The Allende government made many strategic mistakes–enough that a coup would probably have been inevitable even if the United States had never engaged in its covert program of subversion (though the American intervention certainly accelerated and paved the way for the putsch). At times the Popular Unity government I worked with was driven too much by a heady voluntarism, a hubris that kept it from making key alliances and compromises. At other moments, the government was paralyzed by its own internal divisions and disagreements. But among these mistakes was certainly not Allende’s tolerance for the opposition or his commitment, to the end, to democracy. I don’t know if historic circumstances would have ever permitted Allende’s vision to triumph. I do know that if he had suspended democracy and ruled by dictatorship, it would no longer have been his vision, nor would it any longer have been a “revolution” much worth defending.

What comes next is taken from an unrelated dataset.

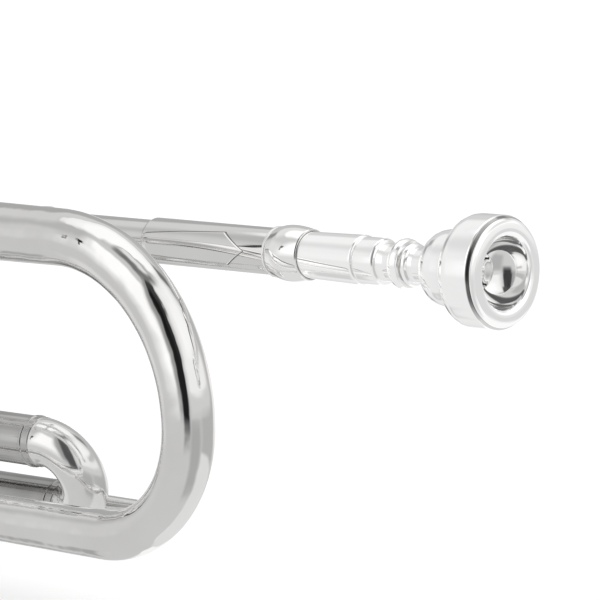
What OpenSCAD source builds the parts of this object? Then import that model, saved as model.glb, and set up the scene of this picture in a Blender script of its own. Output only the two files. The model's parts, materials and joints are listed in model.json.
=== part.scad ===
// Flugelhorn in B flat: bell, bows, three piston valves, slides, leadpipe and mouthpiece.
// Frame: origin at the centre of the bell mouth plane, +X along the bell axis towards the
// player, +Z up towards the finger buttons, +Y to the player's right. Millimetres.

/* [Mouthpiece] */
// Outside diameter of the mouthpiece rim
rim_d = 27.5; // [26.5:0.1:28.5]
// Inside diameter of the rim at the bite
bite_d = 17.6; // [16:0.1:18]
// Diameter of the throat
throat_d = 4.2; // [3.8:0.1:4.8]

/* [Leadpipe] */
// Outside diameter of the leadpipe
leadpipe_d = 10.3; // [10.2:0.05:10.6]
// Outside diameter of the sleeve between leadpipe and receiver
sleeve_d = 11.76; // [11.6:0.02:12]
// Largest diameter of the receiver's bulged collar
collar_d = 14.1; // [13.6:0.1:15]

/* [Bell] */
// Diameter of the bell mouth
bell_d = 152; // [146:1:156]
// Wall of the bell and of the bows
wall = 0.6; // [0.5:0.05:0.8]

/* [Valves] */
// Distance between neighbouring valve axes
valve_pitch = 23.5; // [23:0.1:24]
// Outside diameter of a piston
piston_d = 17; // [16.8:0.05:17]
// Valve travel
valve_travel = 16.5; // [15:0.1:16.5]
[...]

If one surveys the panorama of today’s international left, Allende’s legacy occasionally flashes and flourishes. The arduous two-decade march into power of Brazil’s Workers’ Party, and the unique balancing act of socialist President Luiz Inácio Lula da Silva, draw directly from the lessons of Chile. The anti-authoritarian, egalitarian spirit of new social movements– whether in Buenos Aires or Seattle–reflects the ethos of Allende, as do the recent moves by Argentine President Néstor Kirchner to lift immunity from prosecution of officers of the former military junta. Indeed, anywhere the left is willing to be open, innovative, nondogmatic and imaginative, both realistic and utopian, where it can reject Tony Blair’s New Labour alliance with Dubya’s neocons as firmly and unflinchingly as it denounces the wholesale jailing of dissidents and summary executions by an ossified and dictatorial Cuban state, the figure of Salvador Allende and his self-sacrifice for the principles of social justice and democracy loom ever larger, more inspiring and more worthy of reverence and respect.